Why internationalism? Why us? Why now?

     Concrete expressions of solidarity across borders, by members of our union, began long before we might think. In the late 1800s Toronto city workers were among the May Day marchers demonstrating outrage at the brutal repression against American workers and their demands for an 8-hour day.

     Through the Dirty Thirties, the members of civic employee unions in Calgary and Toronto and hydro worker unions in Central Canada were also friends and members of progressive internationalist movements of the day, including those who were members of the Cooperative Commonwealth Federation, the Workers Party and the Communist Party.

     Later, our sisters and brothers were certainly providing direct support and solidarity in the fight against Fascism during the Spanish Civil War.

     Less than 30 years later, at the height of the Cold War, CUPE was born through a merger of two very different unions. A deep-seated ideological divergence between CUPE's founding unions revealed itself starkly during the union's convention debates concerning statements of solidarity with workers in foreign lands facing the imperial interests of international capital.

     And we can be quite certain that there were members of our founding unions who were at the table when the peace and nuclear disarmament movement took shape across Canada in the late 50s.

     Our young union joined with this country's churches and the growing anti-Apartheid movement in helping to shape, guide and fund the hugely influential "Banks Divestment Campaign" of the 1970s and 80s, drawing the explicit link between Apartheid's impact on South Africa workers and Canadian corporate interests.

     The under-the-radar role of successive Canadian governments complicit in the oppression of working people in Vietnam, Cuba, Chile, Guatemala, Grenada, Nicaragua, Haiti and Venezuela were each the subject of contentious convention debate both inside CUPE and within the Canadian Labour Congress.

     Not so long ago, the CLC was actively dissuading unions from hosting South African healthcare workers. These workers had been brought to Canada by the ANC and SACTU primarily because they were (and are today) in an open alliance with the South African Communist Party.  Happily, CUPE healthcare workers defied the CLC and hosted the South Africans.

     When members of the US-deposed popular movements of Grenada, including the Bank and General Workers Union, toured Canada, the CLC again advised us against meeting with the delegation.
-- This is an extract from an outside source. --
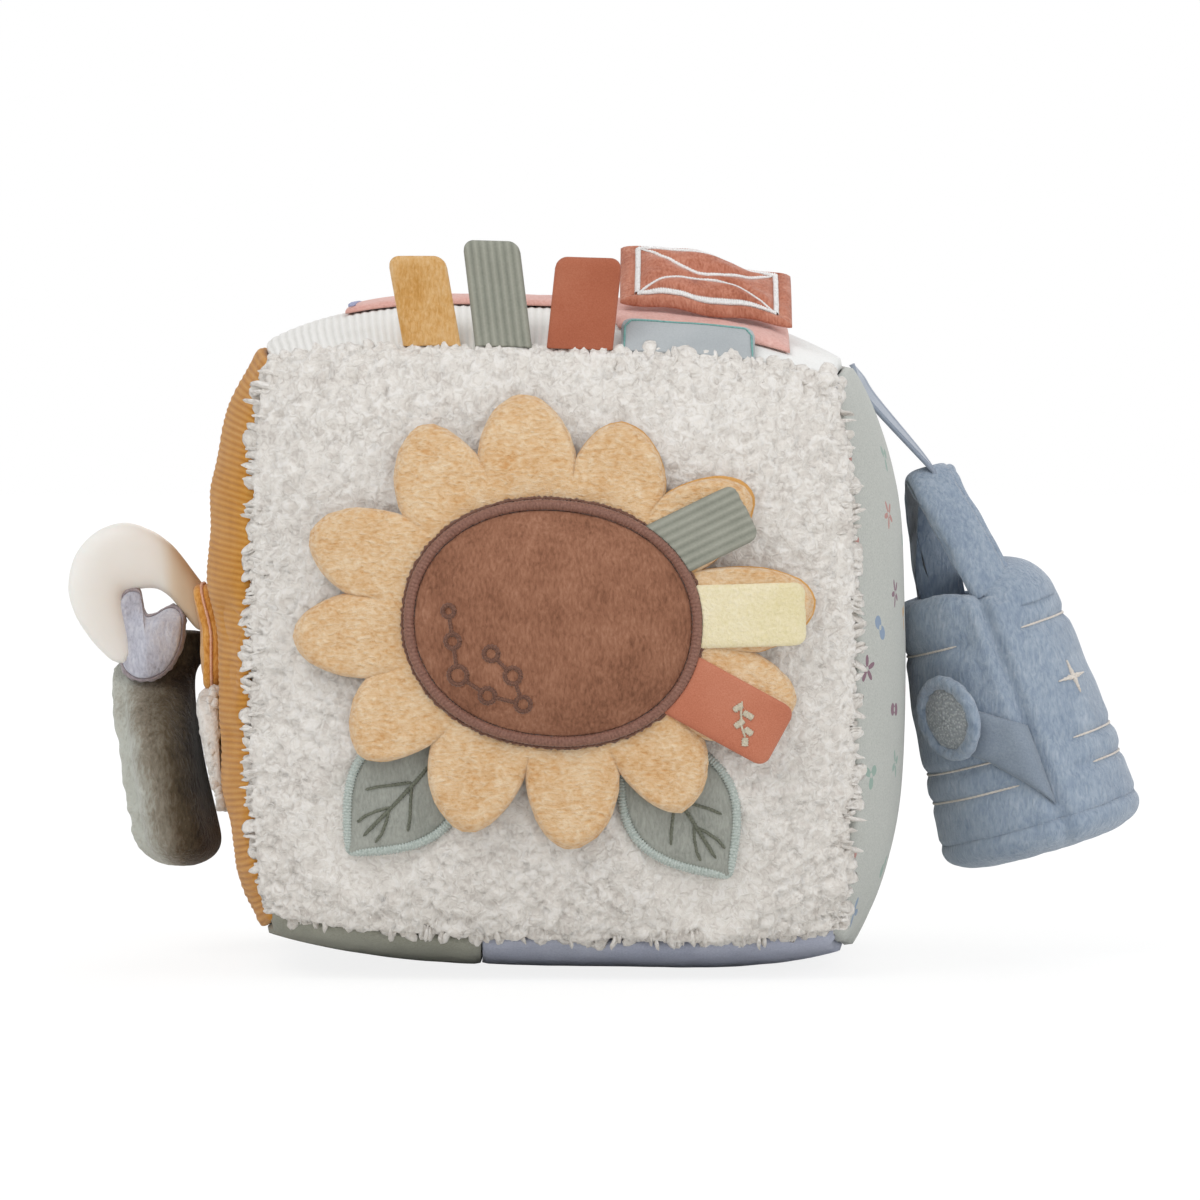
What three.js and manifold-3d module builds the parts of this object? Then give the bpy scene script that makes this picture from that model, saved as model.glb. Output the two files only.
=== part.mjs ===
// Soft activity block for a baby: a stuffed cube of cloth panels with a sewn-on sunflower,
// ribbon tabs, a padded door flap, a hanging plush watering can and a hanging teether toy.
// Millimetres, +Z up, the flower face looks along -Y, the block stands on z = 0.

import * as THREE from "three";
import { mergeVertices } from "three/addons/utils/BufferGeometryUtils.js";
import Module from "manifold-3d";

const wasm = await Module();
wasm.setup();

// Stuffed cube
const SEAM_HALF = 67; // half the distance between opposite corners of a face
const SEAM_BOW = 5; // how far a seam bows out at its middle
const SIDE_BULGE = 14;
const FACE_BULGE = 12;
const TOP_BULGE = 12;
const BOTTOM_BULGE = 6.5;
const CENTRE_HEIGHT = 78;
const CROWN_POWER = 3.6; // a higher power gives fuller faces with rounder seams
const LEAN_SHARE = 0.03; // drop of the right side, as a share of the distance from the middle
const PANEL_THICK = 2;
const TOP_SPLIT_SHARE = 0.2; // where the ribbed half of the top ends, as a share of its half
const BOTTOM_SPLIT_SHARE = -0.25;

// Clearances
const SEAM_GAP = 0.4;
const CORE_GAP = 0.8; // between the filling and the cloth, whose facets differ
const LAY_GAP = 0.45; // between a piece and what it lies on
const PIVOT_GAP = 0.9; // under the foot of a ribbon that swings

// Sunflower
const FLOWER_X = 0.5;
const FLOWER_Z = 86;
const PETAL_REACH = 62;
const PETAL_ROOT = 24;
const PETAL_THICK = 1.4;
const LINING_THICK = 1;
const PETAL_CURL = 1.6;
const PAD_WIDTH = 65.5;
const PAD_HEIGHT = 53;
const PAD_TURN = -5; // degrees
const PAD_EDGE = 2;
const PAD_CROWN = 5.5;
const BORDER_WIDTH = 2.6;
const BORDER_EDGE = 1.6;
const BORDER_CROWN = 1;
const PAD_POWER = 2.15; // 2 is an ellipse, more is squarer
const PAD_FALL_POWER = 3; // how late the crown falls toward the edge

// Tip angle in degrees, tip share of the reach, angle and share of the notch after it
const PETAL_SHARES = [
  [98.6, 0.88, 82, 0.64],
  [69.7, 0.81, 48.9, 0.65],
  [33.7, 0.9, 19.6, 0.6],
  [4.8, 1, -8.5, 0.78],
  [-18.9, 0.98, -37.7, 0.73],
  [-54.6, 0.88, -66.2, 0.63],
  [-85.4, 0.87, -100.3, 0.6],
  [-113.5, 0.87, -135, 0.66],
  [-146.3, 0.9, -163.4, 0.75],
  [-176.8, 1, -188, 0.8],
  [-200.4, 0.99, -215.5, 0.71],
  [-235.2, 0.91, -245.7, 0.7],
];
const PETAL_ROUND_POWER = 2.2; // a higher power gives blunter petals
const PETAL_FALL_POWER = 0.8; // a lower power gives steeper sides

// Leaves
const LEAF_LENGTH = 40;
const LEAF_HALF_WIDTH = 13.5;
const LEAF_THICK = 1.8;
const LEAF_RIM = 2.2;
const LEAF_START = 34; // from the middle of the flower
const LEFT_LEAF_ANGLE = -131.5;
const RIGHT_LEAF_ANGLE = -55.5;
const LEAF_SKEW_POWER = 0.92; // below 1 the leaf is widest nearer its root
const LEAF_ROUND_POWER = 0.85;

// Ribbon tabs beside the flower centre
const SIDE_TAB_THICK = 2;
const SAGE_TAB_LENGTH = 20;
const SAGE_TAB_WIDTH = 14.4;
const LEMON_TAB_LENGTH = 24.5;
const LEMON_TAB_WIDTH = 15;
const RUST_TAB_LENGTH = 25.5;
const RUST_TAB_WIDTH = 15.7;
const SAGE_TAB_PLACE = 33.3; // degrees round the flower, and the direction each tab points in
const SAGE_TAB_AIM = 26;
const LEMON_TAB_PLACE = 2.5;
const LEMON_TAB_AIM = 1.5;
const RUST_TAB_PLACE = -25.6;
const RUST_TAB_AIM = -28.8;
const TAB_CORNER_SHARE = 0.09; // how much shorter a tab is at its rounded corners
const TAB_CORNER_POWER = 8;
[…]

And again CUPE locals sat down and learned first hand of these workers' struggle in the face of US imperial might. (Note that a similar face-off is looming this fall as the CLC presses for anti-boycott union reps to address CUPE's national convention being held October 14-20 in Toronto.)

     In short, CUPE's internationalist track record was already pretty firmly established at the membership and local union level when, at the 1987 National convention, we fought on the floor to establish a committee of members to ramp up the visibility and centrality of our union's solidarity with international struggles.
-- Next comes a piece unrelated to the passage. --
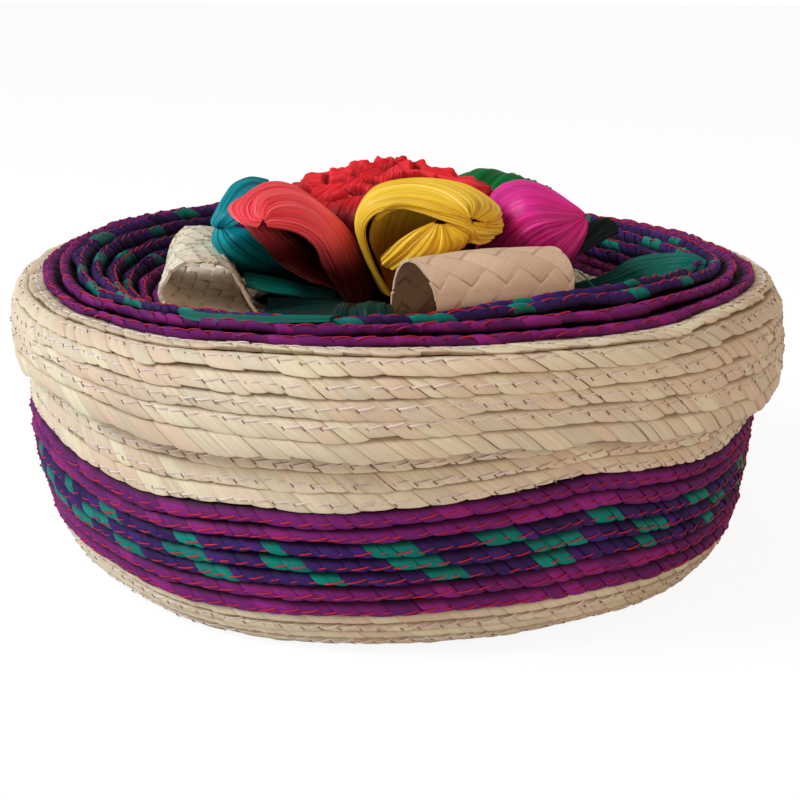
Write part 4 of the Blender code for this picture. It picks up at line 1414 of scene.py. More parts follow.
# The petal at the front left: from foot to the swirl that it ends in, and the wall under it
CORAL_CROWN = (
    ((350, 303, -44), (336, 285, -48), (323, 267, -51), (317, 251, -53), (308, 240, -55), (297, 233, -57),
     (284, 229, -59), (268, 227, -60)),
    ((355, 303, -44), (345, 279, -48), (334, 253, -51), (320, 233, -53), (303, 223, -55), (286, 219, -57),
     (272, 219, -59), (265, 222, -60)),
    ((360, 303, -42), (356, 277, -45), (343, 247, -47), (325, 221, -48), (305, 206, -50), (285, 201, -53),
     (269, 207, -57), (264, 220, -60)),
    ((366, 302, -40), (364, 275, -41), (350, 245, -42), (330, 216, -43), (306, 198, -44), (281, 192, -48),
     (263, 198, -54), (258, 212, -58), (262, 220, -60)),
    ((372, 300, -36), (370, 275, -36), (356, 248, -37), (338, 222, -38), (314, 200, -38), (286, 187, -42),
     (260, 190, -48), (244, 206, -55), (249, 220, -59), (262, 221, -60)),
    ((378, 295, -32), (373, 271, -31), (360, 250, -32), (342, 224, -32), (318, 204, -33), (291, 186, -36),
     (266, 184, -40), (243, 198, -47), (229, 209, -53), (240, 222, -58), (257, 227, -60)),
    ((384, 292, -28), (374, 270, -24), (362, 249, -22), (342, 226, -22), (318, 210, -25), (290, 194, -30),
     (266, 191, -36), (250, 202, -43), (242, 214, -50), (250, 226, -57)),
    ((384, 296, -24), (372, 276, -18), (356, 256, -14), (336, 238, -14), (312, 222, -16), (286, 210, -22),
     (266, 208, -30), (256, 216, -40), (252, 224, -50), (258, 229, -55)),
    ((380, 302, -24), (366, 288, -16), (346, 274, -12), (322, 262, -12), (300, 250, -18), (282, 242, -27),
     (272, 237, -37), (266, 235, -46), (264, 234, -52)),
)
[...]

     The National union's working committee of members (which was formed in 1989) began to provide legitimacy to our global solidarity work. CUPE members started to take note as we initiated a union-to-union solidarity alliance with health, civic and education workers of our South African sister union, NEHAWU. In 1990 a healthcare sister from this same South African union addressed the CUPE Ontario convention and in meetings with union activists urged us to form an Ontario international committee of members so as to widen our solidarity work. Nine years later this committee was established.

     Based on our direct experience (and in line with the educational focus of the initial 1987 convention resolution), CUPE's national committee guided our international solidarity resources into the area of member-to-member and local-to-local training exchanges. Other agencies in the non-governmental sector (it was reasoned) specialize in humanitarian aid and charitable deeds. And more than one Canadian union had already established Humanitarian Funds which sent members' dues to Third World community projects. But as public sector workers we in CUPE were unable to see the effectiveness of NGO development assistance or drought relief.

     We really wanted our efforts to be unique and direct. And more importantly, based upon our common interest as working people. So: we in CUPE would do "solidarity not charity." We'd deal with working people, not war-relief. We'd engage in strategic actions not in emergency responses. We'd specialize in social change, but not in unrelated humanitarian aid. CUPE's outreach would continue to be both internationalist and reciprocal.

     Our experience as workers through this last century has put CUPE firmly on the path of membership-based international relations designed for the sharing of survival strategies in a rapidly globalized (and privatized) economy and world-wide job market. By building concrete global alliances between members of the working class we are learning from each other how to support our individual and collective struggles, how to maintain and develop services that respond the needs of the people, not of the profiteers, and, essentially how best to outwit global capital.